Here are some ideas: Go to shul more often than you do now. Attend to a weekly Torah study class. Celebrate Jewish a holiday that you haven't before. Read Jewish books. Visit Israel. The better the relationship you have and the more “Jewish” you are, the more influence there will be. You don't need to be perfect. As long as you are active and growing, you can have a big impact.

(3) Make the Jewish holidays fun: Make it so your kids and grandkids will want to come to visit you for the High Holidays, Passover, Chanukah, etc. If they enjoy coming, they'll come back. Prepare for it and plan for it. Make the holiday rituals fun. Take the grandkids out on your own to give their parents a break. Don't ask them to do too much or complain about their lack of visits – whether right or wrong, they are less likely to want to return. Give your grandkids lots of love and attention. Tell stories from when you grew up. (There are good Jewish story books to use as well.) Get lots of treats. Organize games. If you are not together for the holidays, send them big gift/candy packages.
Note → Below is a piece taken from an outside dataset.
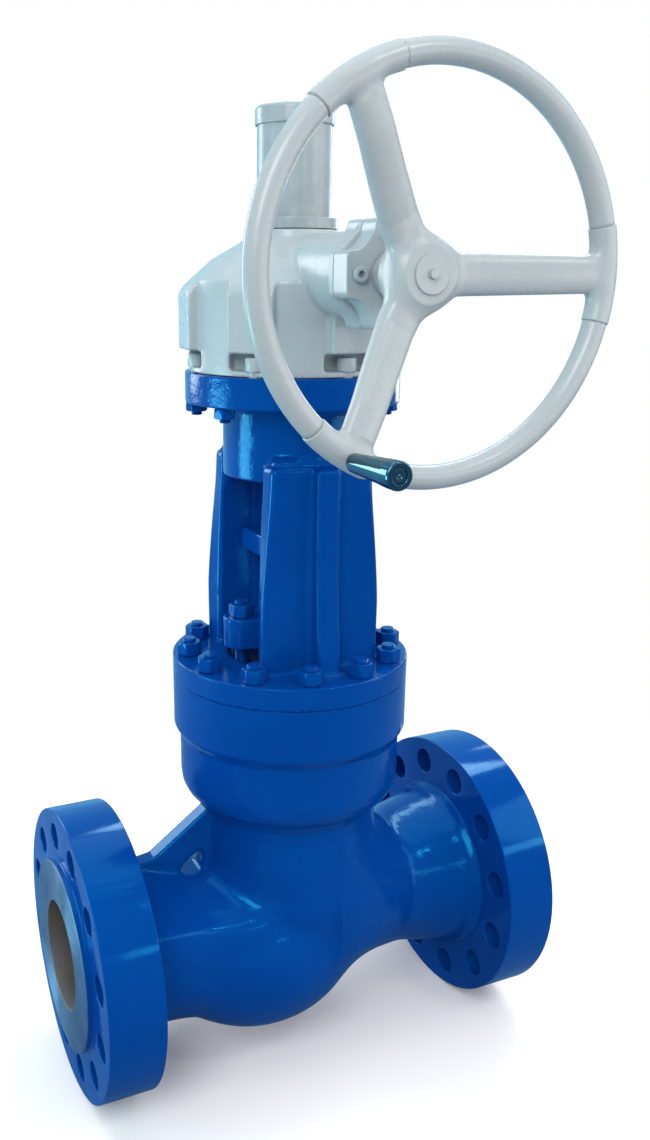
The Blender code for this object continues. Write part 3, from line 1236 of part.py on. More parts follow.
def make_handwheel():
    """Spider with hub, spokes, rim sockets and handle pin; then the three rim tubes."""
    front = -HUB_FRONT
    back = -HUB_BACK
    spider = turned("handwheel_spider", [
        (WHEEL_SHAFT_RADIUS + CLEARANCE, back), (HUB_RADIUS - 0.004, back), (HUB_RADIUS, back + 0.006),
        (HUB_RADIUS, front - 0.012), (HUB_RADIUS - 0.008, front - 0.002), (HUB_RADIUS - 0.014, front),
        (WHEEL_SHAFT_RADIUS + CLEARANCE, front),
    ], PAINT_GREY, INPUT_AXIS, MEDIUM_STEPS)
    tool = None
    step = 360 / SPOKE_COUNT
    for i in range(SPOKE_COUNT):
        angle = step * i
        turn = Matrix.Translation((0, 0, INPUT_AXIS_HEIGHT)) @ Matrix.Rotation(-math.radians(angle), 4, "Y")
        spoke = make_spoke(f"spoke_{i + 1}", turn)
        socket = tube_along(f"socket_{i + 1}", rim_arc(angle - SOCKET_HALF_DEG, angle + SOCKET_HALF_DEG, 7),
                            SOCKET_RADIUS, 3)
        join(spoke, socket)
        join(spider, spoke)
    cut(spider, rod("wheel_bore", WHEEL_SHAFT_RADIUS + CLEARANCE, back - 0.01, front + 0.01, None, INPUT_AXIS,
                    MEDIUM_STEPS))
    head = HANDLE_LENGTH + SOCKET_RADIUS - 0.004
    join(spider, turned("handle_pin", [
        (0, head), (0.0095, head), (0.0095, head - 0.007), (HANDLE_PIN_RADIUS, head - 0.007),
        (HANDLE_PIN_RADIUS, 0.004), (0, 0.004)], None, handle_matrix(), HOLE_SIDES * 2))
    # The square-cut ends of both polylines lean by half a chord's angle, so the gap is a little wider
    gap = math.degrees(7 * CLEARANCE / RIM_RADIUS)
    for i, name in enumerate(numbered("rim_tube", SPOKE_COUNT)):
        start = step * i + SOCKET_HALF_DEG + gap
        tube_along(name, rim_arc(start, start + step - 2 * (SOCKET_HALF_DEG + gap), 14), RIM_TUBE_RADIUS, 2, PAINT_GREY)
    return spider


def make_end_plate():
    """Disc screwed on the shaft's end that keeps the wheel on."""
    low = -HUB_FRONT + 0.0002 + CLEARANCE
    return turned("wheel_end_plate", [
        (0, low + END_PLATE_THICKNESS + 0.005), (0.006, low + END_PLATE_THICKNESS + 0.005),
        (0.006, low + END_PLATE_THICKNESS), (END_PLATE_RADIUS - 0.001, low + END_PLATE_THICKNESS),
        (END_PLATE_RADIUS, low + END_PLATE_THICKNESS - 0.001), (END_PLATE_RADIUS, low), (0, low),
    ], PAINT_GREY, INPUT_AXIS, SMALL_STEPS)


def make_spinner_handle():
    """Turned grip that spins on its pin, widening to its free end, which is recessed."""
    low = SOCKET_RADIUS + CLEARANCE
    high = low + HANDLE_LENGTH
    bore = running_bore(HANDLE_PIN_RADIUS, SMALL_STEPS)
    recess = 0.0105
    floor = HANDLE_LENGTH + SOCKET_RADIUS - 0.004 - 0.007 - CLEARANCE
    return turned("spinner_handle", [
        (bore, low), (HANDLE_BASE_RADIUS - 0.001, low), (HANDLE_BASE_RADIUS, low + 0.002),
        (HANDLE_BASE_RADIUS + 0.0028, low + 0.050), (HANDLE_END_RADIUS, high - 0.014),
        (HANDLE_END_RADIUS - 0.001, high - 0.002), (HANDLE_END_RADIUS - 0.003, high), (recess, high),
        (recess, floor), (bore, floor),
    ], CHROME, handle_matrix(), SMALL_STEPS)


make_body()
make_seat_ring()
make_disc()
make_disc_nut()
make_stem()
make_bonnet()
make_seal_rings()
make_packing()
make_gland()
make_gland_flange()
make_gland_bolts()
make_yoke()
make_bonnet_studs()
make_stem_guide()
make_gearbox_housing()
make_gearbox_fasteners()
make_input_cover()
make_input_bush()
make_bevel_gear()
make_bevel_pinion()
make_stem_nut()
make_roller_cage("lower_roller_cage", LOWER_BEARING_HEIGHT)
make_roller_cage("upper_roller_cage", UPPER_BEARING_HEIGHT)
make_stem_cover()
make_handwheel()
make_end_plate()
make_spinner_handle()
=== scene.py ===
"""Looks of a bevel gear globe valve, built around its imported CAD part.

Metres, +Z up along the stem, the pipe along X with its inlet at -X, the handwheel facing -Y.
Castings are skins of distance fields whose parts melt into each other, and turned, drilled,
threaded and bent pieces are parametric surfaces, all worked out with numpy.
"""

from __future__ import annotations

import json
import logging
from collections.abc import Callable, Sequence
from dataclasses import dataclass
from enum import Enum
from math import ceil, cos, hypot, pi, radians, sin, tan
from typing import NamedTuple

import bmesh
import bpy
import numpy as np
from mathutils import Matrix, Vector


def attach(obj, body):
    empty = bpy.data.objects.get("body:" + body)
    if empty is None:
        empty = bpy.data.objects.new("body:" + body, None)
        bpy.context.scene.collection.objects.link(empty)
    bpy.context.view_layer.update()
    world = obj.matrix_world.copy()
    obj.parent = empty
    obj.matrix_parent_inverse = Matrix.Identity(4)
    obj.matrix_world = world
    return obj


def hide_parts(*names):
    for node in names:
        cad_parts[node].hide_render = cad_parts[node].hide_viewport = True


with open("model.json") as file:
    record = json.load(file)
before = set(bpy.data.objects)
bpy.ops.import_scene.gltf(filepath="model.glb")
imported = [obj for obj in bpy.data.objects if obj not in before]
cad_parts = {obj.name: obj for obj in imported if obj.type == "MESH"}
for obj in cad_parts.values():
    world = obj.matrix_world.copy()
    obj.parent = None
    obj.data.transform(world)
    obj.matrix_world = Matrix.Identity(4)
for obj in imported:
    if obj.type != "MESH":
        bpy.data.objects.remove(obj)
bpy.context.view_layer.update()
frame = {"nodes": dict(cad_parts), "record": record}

LOG = logging.getLogger("valve")
Array = np.ndarray
Field = Callable[[Array], Array]
Profile = Sequence[tuple[float, float]]
Colour = tuple[float, float, float]

HALF_LENGTH = 0.4207
INPUT_AXIS_HEIGHT = 1.096
HOUSING_BOTTOM = 0.9503
PLATE_BOTTOM = 0.902
PLATE_TOP = 0.950
SCREW_CIRCLE = 0.156
COLUMN_COUNT = 7
COLUMN_START_DEG = 17.4


class Slot(Enum):
    """Material slots of the record that new pieces take their finish from."""

    BLUE = "blue_paint"
    GREY = "grey_paint"
    BARE = "bare_steel"
    TRIM = "trim_steel"
    CHROME = "chrome"
    BRONZE = "bronze"
    GRAPHITE = "graphite"


class Rider(Enum):
    """Bodies of the record that pieces ride on."""

    VALVE = "valve_body"
    STEM = "stem"
    WHEEL = "handwheel"
    HANDLE = "spinner_handle"


# Meshes

def mesh_object(name: str, points: Array, faces: Array, normals: Array | None = None) -> bpy.types.Object:
    """Puts arrays of points and quads into a smooth mesh object.

    Args:
        name: Name of the object and its mesh.
        points: (n, 3) places in metres.
        faces: (m, 4) corner numbers, outward by the right-hand rule.
        normals: (n, 3) unit normals, where the surface's own are known.

    Returns:
        The linked object, at the origin.
    """
    mesh = bpy.data.meshes.new(name)
    mesh.vertices.add(len(points))
    mesh.vertices.foreach_set("co", np.ascontiguousarray(points, np.float32).ravel())
    mesh.loops.add(faces.size)
    mesh.loops.foreach_set("vertex_index", np.ascontiguousarray(faces, np.int32).ravel())
    mesh.polygons.add(len(faces))
    mesh.polygons.foreach_set("loop_start", np.arange(0, faces.size, 4, dtype=np.int32))
    mesh.update(calc_edges=True)
    mesh.validate()
    mesh.shade_smooth()
    if normals is not None:
        mesh.normals_split_custom_set_from_vertices(normals.tolist())
    thing = bpy.data.objects.new(name, mesh)
    bpy.context.scene.collection.objects.link(thing)
    return thing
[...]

(4) Pay for day school and/or tutor: One of the greatest mistakes we as a community have made is allowing the cost of Jewish education to get so high. Many are working to change that, and scholarships are often available, but the hard reality is that paying for Jewish day school is harder and harder for many families. Without strong motivation, parents are unlikely to make the choices necessary to give their kids a strong Jewish education. As I describe in Raising Kids to Love Being Jewish, a strong Jewish education is key to future Jewish identity. Day school through high school is by far the best choice, and has an excellent success rate at keeping them Jewish. If this is impossible, hire an energetic private tutor. If you can (especially if the parents can't or won't), step in financially to give your grandkids a strong Jewish education.

(5) Take them to Israel: Study after study, and family after family, it is clear that Israel works magic. Will a 10-day birthright trip make up for 12 years of lacking Jewish education? Certainly not, but visiting Israel – as often as possible – gives energy and inspiration to Jewish identity. Make it a priority to take a family trip and hire an inspirational tour guide. (And if possible, pay for it all.) Don't wait till birthright.

(6) Family tree: Build one for them or with them. At some point, they will become interested. Write down the stories. Record them. Show them where they fit into family history – and emphasize the Jewish parts of your past.

(7) Jewish home: Make your home look and feel Jewish. Add in some Jewish art, some Hebrew books, photographs of your trip to Israel, etc. Put mezuzahs on all those doors. Visuals make an impression, and this will help your grandkids feel comfortable with Jewish surroundings.

(8) Jewish values. Teach your grandchildren Jewish values and ideals. Involve them in activities like giving charity, visiting the sick, and hosting guests. Show them how taking responsibility for the world is a Jewish ideal. Shower your grandchildren with praise, and tell them how proud you are, when they act like mentschen.

(9) Talk Jewish, Israel: Make what is happening in Israel and in Jewish communities around the world a subject of conversation. Read about it and talk about it. In doing so, you are showing that Jewish identity is part of daily life – and you are introducing your grandkids to ideas and subjects that may pique their interest. Especially with the anti-Israel groups proliferating on college campuses, it is important that your grandchildren have the confidence to stand up for their own heritage.

(10) Be patient: You are unlikely to see results today, tomorrow, or the next day. That is not the goal. The goal is that as your grandchildren grow up, being Jewish will be important to them. Think long term. You want to have an influence when they make big decisions. So build the relationship and be the best Jewish role model you can be.